In New Zealand, appointments to Queen’s Counsel are made by the Governor-General, by Letters Patent, under the Royal Prerogative. Pursuant to Regulation 04 of the Queen’s Counsel Regulations 2012 appointments are made on the recommendation of the Attorney-General and with the concurrence of the Chief Justice of New Zealand. Counsel seeking appointment as Queen’s Counsel should write to the Solicitor-General and the letter of application must be accompanied by a completed application form. The form provided reflects the requirements of the Regulations which are: excellence, knowledge of the law, commitment to improving access to justice, oral and/or written advocacy, independence, integrity and honesty and leadership.  On behalf of the Attorney-General, the Solicitor-General consults the New Zealand Law Society and the New Zealand Bar Association, as required by regulation 8 of the Lawyers and Conveyancers Act (Lawyers: Queen’s Counsel) Regulations 2012, and convey their views to the Attorney-General. The Attorney-General will consult with the Chief Justice on the candidates whose appointment is to be recommended to the Governor-General. Nothing in the Regulations or  Guidelines removes the Governor-General’s discretion to appoint as Queen’s Counsel,  from time to time, other lawyers in recognition for their extraordinary contributions to the field of law. Appointments can be drawn from members of the legal profession practising in other spheres including academia and public service.

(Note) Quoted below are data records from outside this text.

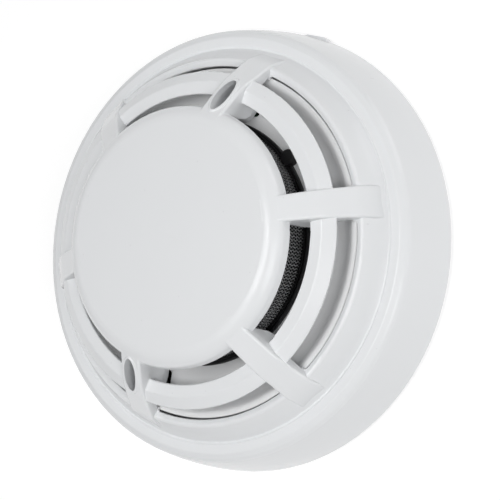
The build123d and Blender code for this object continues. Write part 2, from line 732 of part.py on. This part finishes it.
mounting_base.part.label = "mounting_base"
export_step(mounting_base.part, "parts/mounting_base.step")


def contact_strip():
    """A contact strip, flat where it is clamped on the post and arched up beside it."""
    with BuildPart(mode=Mode.PRIVATE) as strip:
        with BuildSketch(Plane.YZ) as strip_side:
            with BuildLine():
                Polyline(
                    (3.6, 0.0),
                    (-4.8, 0.0),
                    (-8.2, 2.7),
                    (-10.8, 2.7),
                    (-12.6, 1.2),
                    (-12.9, 1.6),
                    (-10.95, 3.2),
                    (-8.05, 3.2),
                    (-4.65, STRIP_T),
                    (3.6, STRIP_T),
                    close=True,
                )
            make_face()
        extrude(amount=STRIP_HALF, both=True)
        Cylinder(TERMINAL_HOLE_R, 3, mode=Mode.SUBTRACT)
    return strip.part


with BuildPart() as base_contacts:
    for angle in TERMINAL_ANGLES:
        add(contact_strip().moved(Location((TERMINAL_R, 0, POST_Z))).rotate(Axis.Z, angle))
base_contacts.part.label = "base_contacts"
export_step(base_contacts.part, "parts/base_contacts.step")

with BuildPart() as terminal_clamps:
    for angle in TERMINAL_ANGLES:
        with PolarLocations(TERMINAL_R, 1, start_angle=angle):
            with Locations((0, 0, POST_Z + STRIP_T)):
                Box(7.0, 6.6, CLAMP_T, align=(Align.CENTER, Align.CENTER, Align.MIN))
            with Locations((0, 0, POST_Z + STRIP_T + CLAMP_T / 2)):
                Cylinder(TERMINAL_HOLE_R, CLAMP_T, mode=Mode.SUBTRACT)
terminal_clamps.part.label = "terminal_clamps"
export_step(terminal_clamps.part, "parts/terminal_clamps.step")

with BuildPart() as terminal_screws:
    for angle in TERMINAL_ANGLES:
        with PolarLocations(TERMINAL_R, 1, start_angle=angle):
            with Locations((0, 0, POST_Z + STRIP_T + CLAMP_T)):
                Cylinder(2.8, 1.6, align=(Align.CENTER, Align.CENTER, Align.MIN))
                Cylinder(1.45, 4.9, align=(Align.CENTER, Align.CENTER, Align.MAX))
            with Locations((0, 0, POST_Z + STRIP_T + CLAMP_T + 1.6)):
                Box(5.8, 0.8, 0.7, align=(Align.CENTER, Align.CENTER, Align.MAX), mode=Mode.SUBTRACT)
terminal_screws.part.label = "terminal_screws"
export_step(terminal_screws.part, "parts/terminal_screws.step")
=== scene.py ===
"""Looks of the detector: plastics, woven insect mesh, fittings, pale floor, studio light and camera."""

import math

import bpy
from mathutils import Euler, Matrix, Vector


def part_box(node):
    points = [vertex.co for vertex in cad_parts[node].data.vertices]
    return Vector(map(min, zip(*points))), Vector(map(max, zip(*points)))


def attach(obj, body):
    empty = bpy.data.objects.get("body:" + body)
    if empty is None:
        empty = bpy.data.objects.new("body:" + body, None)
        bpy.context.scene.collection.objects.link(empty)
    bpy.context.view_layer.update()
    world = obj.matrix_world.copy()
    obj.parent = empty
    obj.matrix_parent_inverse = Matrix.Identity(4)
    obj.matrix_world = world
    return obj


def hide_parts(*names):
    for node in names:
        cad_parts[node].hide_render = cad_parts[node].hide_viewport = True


MM = 0.001

# camera: place, turn and lens give the three-quarter view of the face
CAMERA_PLACE = (0.1560, 0.0291, 0.2361)
CAMERA_TURN = (6.617, 33.429, 22.499)
CAMERA_LENS = 89.94
SENSOR = 36.0

# light: lamps are (name, azimuth, elevation, watts)
SKY_LEVEL = 0.20
FLOOR_GLOW = 0.59
LAMP_DISTANCE = 0.7
LAMP_SIZE = 0.3
LAMPS = (
    ("overhead", 0, 90, 1.92),
    ("right", 0, 45, 1.29),
    ("lower", 270, 72, 0.54),
    ("upper_right", 65, 12, 0.58),
)
FLOOR_DROP = 0.2 * MM
FLOOR_HALF = 3.0

# insect mesh: wire size and the grid of crossings, along the axis and round the cylinder
MESH_INSET = 0.15 * MM
WIRE_R = 0.11 * MM
WAVE = 0.10 * MM
STEP_UP = 0.685 * MM
STRANDS = 222
POINTS_PER_CROSSING = 3
WIRE_SIDES = 4

# refraction of the plastics and of the cast resins
PLASTIC_IOR = 1.4
RESIN_IOR = 1.52

# colours
COVER_WHITE = (0.80, 0.812, 0.825)
SATIN_WHITE = (0.78, 0.785, 0.79)
CHAMBER_BLACK = (0.008, 0.008, 0.009)
CHIP_BLACK = (0.018, 0.018, 0.019)
CERAMIC = (0.35, 0.27, 0.18)
STEEL = (0.62, 0.62, 0.61)
TIN = (0.66, 0.65, 0.62)
BRASS = (0.78, 0.60, 0.30)
ALUMINIUM = (0.75, 0.75, 0.76)
WIRE_GREY = (0.44, 0.44, 0.445)
# indicator lamp resin: a smoked tint, made near black as painted shade for the deep window tube it sits in
LAMP_SMOKE_AND_SHADE = (0.016, 0.012, 0.013)
EMITTER_BLUE = (0.25, 0.28, 0.36)
DIODE_DARK = (0.03, 0.02, 0.03)
BEAD_DARK = (0.02, 0.02, 0.03)


# ---------------------------------------------------------------- materials
def new_material(name):
    """A node material with its Principled shader and object coordinates."""
    material = bpy.data.materials.new(name)
    material.use_nodes = True
    tree = material.node_tree
    shader = tree.nodes["Principled BSDF"]
    place = tree.nodes.new("ShaderNodeTexCoord").outputs["Object"]
    return material, tree, shader, place


def noise(tree, place, size, detail=3.0, rough=0.5):
    """A noise pattern whose grain is about size metres."""
    node = tree.nodes.new("ShaderNodeTexNoise")
    node.inputs["Scale"].default_value = 1.0 / size
    node.inputs["Detail"].default_value = detail
    node.inputs["Roughness"].default_value = rough
    tree.links.new(place, node.inputs["Vector"])
    return node.outputs["Fac"]


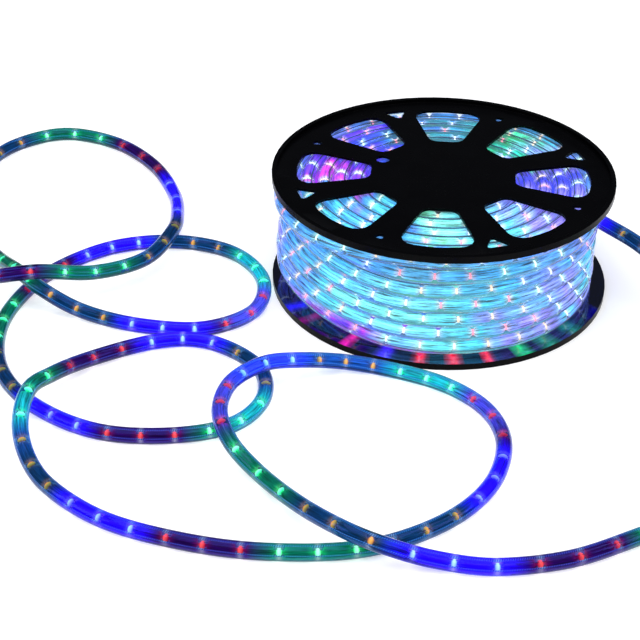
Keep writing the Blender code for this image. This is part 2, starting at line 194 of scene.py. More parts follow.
class NodeSheet:
    """A small helper that adds and joins the nodes of one material or geometry tree."""

    def __init__(self, tree: bpy.types.NodeTree) -> None:
        """Keep the tree that the nodes go into."""
        self.tree = tree

    def join(self, source: object, target: Socket) -> None:
        """Link an output to an input, or set the input where the source is a plain value or colour.

        Args:
            source: A socket, number, vector or colour.
            target: The input.
        """
        if isinstance(source, Socket):
            self.tree.links.new(source, target)
        else:
            target.default_value = (*source, 1.0) if target.type == "RGBA" else source

    def feed(self, node: Node, inputs: dict[str | int, object]) -> None:
        """Join sources to a node's inputs, given by name or number."""
        for key, source in inputs.items():
            self.join(source, node.inputs[key])

    def add(self, kind: str, inputs: dict[str | int, object] | None = None, **settings: object) -> Node:
        """Add a node.

        Args:
            kind: Blender's name for the node's type.
            inputs: Sockets and plain values for its inputs, by name or number.
            **settings: Properties to set on it first.

        Returns:
            The new node.
        """
        node = self.tree.nodes.new(kind)
        for name, value in settings.items():
            setattr(node, name, value)
        self.feed(node, inputs or {})
        return node

    def shape(self, kind: str, inputs: dict[str | int, object] | None = None, **settings: object) -> Socket:
        """Return the first output of a new geometry node, as `add` makes it."""
        return self.add("GeometryNode" + kind, inputs, **settings).outputs[0]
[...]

In most respected democracies throughout the world, there is a process which has been put in place for such appointments unlike Mauritius, where it is fundamentally a tap on the shoulder system . It is clear that the current way in which SCs and SAs are appointed should be thoroughly reviewed. The Law Practitioners Act needs to be amended to that effect after consultation with, inter alia, the Judiciary, the Mauritius Bar Association and the Law Society. However, we should be cautious not to end up with a scenario where the more things change, the more they remain the same.